For reference, the 2016 Jemima 50p coin had a mintage of 2.1 million, Mrs Tiggy-Winkle 50p coin had a mintage of 8.8 million, 2016 Peter Rabbit coin had a mintage of 9.7 million and the Beatrix Potter 50p coin had a mintage of 6.9 million.
In 2017, there was also one other 50p coin issued into general circulation; in addition to the Beatrix Potter coins and that was the 2017 Sir Isaac Newton 50p coin which has a low mintage of just over 1.8 million.
Is the 2017 Peter Rabbit 50p Coin Rare?
With a mintage of 19.9 million the 2017 Peter Rabbit 50p is not considered a rare coin but they are getting harder and harder to find as collectors want them for their own collections. Also, given the popularity of the Beatrix Potter coins, the coin is still highly sought after. The 2017 Peter Rabbit 50p can still be found in your change and as collectors are adding them to their collections, the coin is becoming more scarce.
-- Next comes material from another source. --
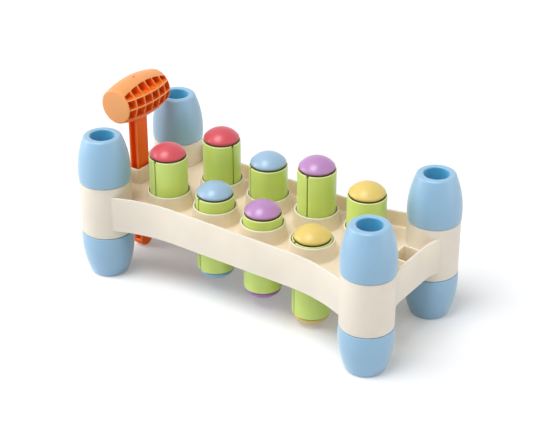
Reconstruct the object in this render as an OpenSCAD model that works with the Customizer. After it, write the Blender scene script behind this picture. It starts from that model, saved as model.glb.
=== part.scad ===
// Peg pounding bench for small children, with a toy hammer, in millimetres.
// X runs along the bench, the front row of pegs is on the -Y side, and the feet stand on z = 0.

/* [Legs] */
// Leg centre to leg centre along the bench
leg_span_x = 270; // [262:1:290]
// Leg centre to leg centre across the bench
leg_span_y = 103.2; // [102:0.1:106]
// Full height of a leg with its two cups
leg_h = 132.8; // [128:0.1:140]
// Height of the moulded column in the middle of a leg
column_h = 49.8; // [46:0.1:54]
// Radius of the column
column_r = 22.6; // [22.3:0.1:22.7]
// Largest radius of a cup
cup_r = 23.1; // [22.9:0.1:24]
// Height of a cup's largest radius above the middle of the leg
belly_z = 32.6; // [30:0.1:36]
// Radius of the curve down a cup's side
belly_arc_r = 86; // [80:1:100]
// Rounding of a cup's outer end
cup_rim_r = 2.4; // [1:0.1:3]
// Wall of a cup
cup_wall = 1.9; // [1.6:0.1:2.2]
// Radius of the blind hole in a cup's end
cup_hole_r = 10.7; // [9:0.1:11]
// Depth of the blind hole
cup_hole_depth = 28; // [16:1:30]
// Rounding of the hole's mouth
hole_mouth_r = 1.2; // [0.6:0.1:1.4]
// Closed length under a cup's rim before the hollow starts
cup_cap_t = 7; // [5:0.1:9]
// Length of the column's spigot inside a cup
spigot_h = 7; // [4:0.1:10]
// Wall of the spigot
spigot_wall = 1.8; // [1.4:0.1:2.4]
// Chamfer on both edges of the seam between column and cup
seam_edge = 0.4; // [0.2:0.1:0.6]

/* [Tray] */
// Height of the tray's walls
wall_h = 33; // [30:0.1:40]
// Thickness of the walls
wall_t = 2.2; // [1.6:0.1:3]
// Thickness of the deck in the middle of the walls
deck_t = 3.6; // [2.4:0.1:5]
// Long wall's outer face from the middle of the bench, at the waist
waist_y = 53.3; // [52:0.1:54]
// Run of the flare from the straight waist to the leg centres
waist_run = 75; // [73:1:80]
// Radius of the flare from the waist to the legs
waist_flare_r = 138; // [130:1:145]
// End wall's outer face past the leg centres
end_proud = 12.2; // [11.6:0.1:13]
// Half length of the straight part of the end wall
end_half = 20; // [18:1:21]
// Radius of the end wall's flare to the legs
end_flare_r = 34; // [33:1:38]
// Reach of the tray's corners past the leg centres, inside the columns
corner_reach = 17.5; // [17:0.1:18]

/* [Collars] */
// Pegs in each row
pegs_per_row = 4; // [4:4]
// Distance along the bench from a leg's centre to the nearest peg's
leg_to_peg = 47.6; // [46:0.1:49]
// Peg row from the middle of the bench
peg_row_y = 22; // [21.6:0.1:24]
// Shift of the front row to the left and of the back row to the right
row_shift = 12.4; // [11:0.1:14]
// Collar's rim above and below the middle of the deck
collar_reach = 16.1; // [14:0.1:16.4]
// Outer radius of a collar at its rim
collar_rim_r = 19; // [18.8:0.1:20]
// Outer radius of a collar at the deck
collar_base_r = 20.7; // [20:0.1:21]
// Bore radius at the rim
bore_rim_r = 17.7; // [17.4:0.05:17.9]
// Bore radius in the middle of the deck, where it guides the peg
bore_mid_r = 17.15; // [17.1:0.05:17.3]

/* [Hammer sockets] */
// Socket's outer width, measured in from the end wall's face
socket_w = 17.2; // [16:0.1:20]
// Socket's outer length across the bench
socket_l = 24; // [22:0.1:28]
// Wall of the socket
socket_wall = 1.7; // [1.4:0.1:2]
// Rounding of the socket's corners
socket_corner_r = 2.4; // [1.8:0.1:3]

/* [Pegs] */
// Height of each front peg's middle above the deck's, left to right
front_peg_z = [13.4, -9, -11.2, -18.9];
// Height of each back peg's middle above the deck's, left to right
back_peg_z = [17.7, 8.3, 18.9, 9.7];
// Direction of the slit in each front peg's sleeve, in degrees from +X
front_slit_angle = [-95, -110, 125, -118];
// Direction of the slit in each back peg's sleeve, in degrees from +X
back_slit_angle = [-17, -122, -85, 125];
// Length of a sleeve
sleeve_len = 70; // [66:0.1:74]
// Outer radius of a sleeve
sleeve_r = 16.75; // [16.7:0.05:16.8]
// Wall of a sleeve
sleeve_wall = 1.9; // [1.5:0.1:2.1]
// Chamfer on a sleeve's ends
sleeve_edge = 0.4; // [0.2:0.1:0.6]
// Width of the slit along a sleeve
slit_w = 1; // [0.6:0.1:1.6]
// Width of the notch at each end of the slit
notch_w = 2.6; // [2:0.1:4]
// Depth of the notch
notch_depth = 2.2; // [1:0.1:3]
// Radius of the domed caps
dome_r = 15.6; // [15.3:0.1:15.8]
// Height of a dome
dome_h = 10.3; // [9.6:0.1:11.4]
// Rounding of a dome's edge
dome_edge_r = 1.8; // [1.4:0.1:2.2]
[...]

How much is The 2017 Peter Rabbit 50p worth? How rare is it?
As we said, it is always it is difficult to put an exact price on a coin as all coins vary in condition, but we would expect the circulated 2017 Peter Rabbit 50p, in good condition to be worth around £2.50 in today's market excluding any postage costs.
Where Can I Buy the 2017 Peter Rabbit 50p Coin?
You can buy the 2017 Peter Rabbit 50p coin online on auction sites such as eBay or Amazon but please ensure you look at all the information and reputation of the seller.
Alternatively, you can buy it from ourselves by clicking here.
Unfortunately, as this coin is now nearly 6 years old, the Royal Mint no longer stock this coin so it is only available to buy on the secondary market.
Are there any known errors of this coin?
The Royal Mint has not confirmed any error versions of the 2017 Peter Rabbit 50p.
Bit of Trivia...
Potter originally wrote about Peter Rabbit in 1893 to entertain 5-year-old Noel Moore, who was ill. He was the son of Annie Carter Moore, Potter’s friend and former governess. The letter began: “I don't know what to write to you, so I shall tell you a story about four little rabbits whose names were—Flopsy, Mopsy, Cottontail and Peter.”